Uma selecção que, como disse Marco Müller na apresentação do festival, "rejeita as velhas divisões entre 'cultura' e 'mercado'", uma ideia extensível a todo o resto da programação da Mostra.
E AINDA... Fora de competição, há muitos pontos de interesse, caso da animação "gótica" Corpse Bride, de Tim Burton e Mike Johnson, com as vozes de Johnny Depp, Christopher Lee e Helena Bonham Carter, entre outros; Elizabethtown, de Cameron Crowe, uma história de amor com Orlando Bloom e Kirsten Dunst; Bubble, de Steven Soderbergh, um policial sem vedetas, passado numa pequena comunidade do Ohio; a superprodução histórica Casanova, de Lasse Hallström, com Heath Ledger e Jeremy Irons, integralmente rodada em Veneza, e que por essa razão terá uma sessão de gala especial; Le Parfum de la Dame en Noir, de Bruno Podalydès, mais uma adaptação de uma aventura do detective Rouletabille, criado por Gaston Leroux; ou o filme "humanitário" em oito episódios All the Invisible Children, cada um protagonizado por uma criança e assinados por nomes tão díspares como Spike Lee, Tony Scott, Emir Kusturica, John Woo ou Ridley Scott.

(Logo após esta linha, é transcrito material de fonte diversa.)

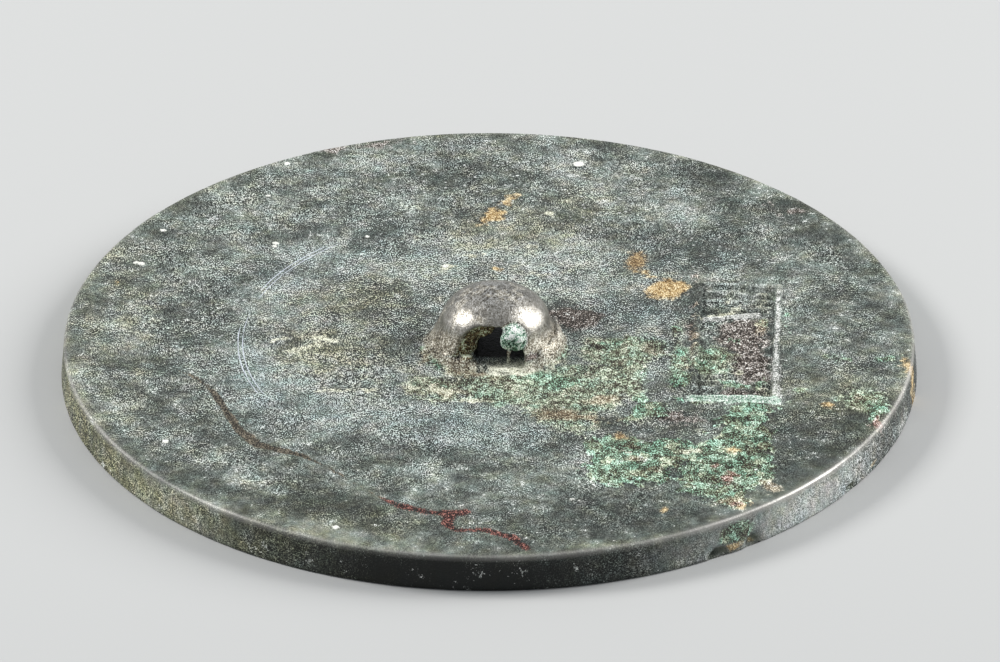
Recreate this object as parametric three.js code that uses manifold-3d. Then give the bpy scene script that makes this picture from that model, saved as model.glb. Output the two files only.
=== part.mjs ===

Mantém-se a secção paralela competitiva Horizontes, "montra das novas tendências do cinema", onde às ficções se foram juntar agora os documentários, e este ano podem ser vistos os novos filmes de realizadores como Werner Herzog (The Wild Blue Yonder), Matthew Barney (Drawing Restraint 9, com ele e a namorada Björk), Jean-Pierre Limosin, Fernando Solanas, Isabel Coixet, ou Paul Morrissey, que assina, a meias com Bernd Böhm, um documentário sobre a top model Veruschka, que entrou em Blow Up.
O director do Festival de Veneza , no seu trabalho de afinação da edição do ano passado, que foi tão boa quanto caótica, decidiu ainda acabar com duas outras secções paralelas, Meia-Noite e Cinema Digital, "diluídas" nas restantes.
Tudo aponta para que Veneza 2005, mesmo com a segurança muito reforçada, possa ser tão um festival tão bom como o de 2004 - e bastante mais "arrumado"."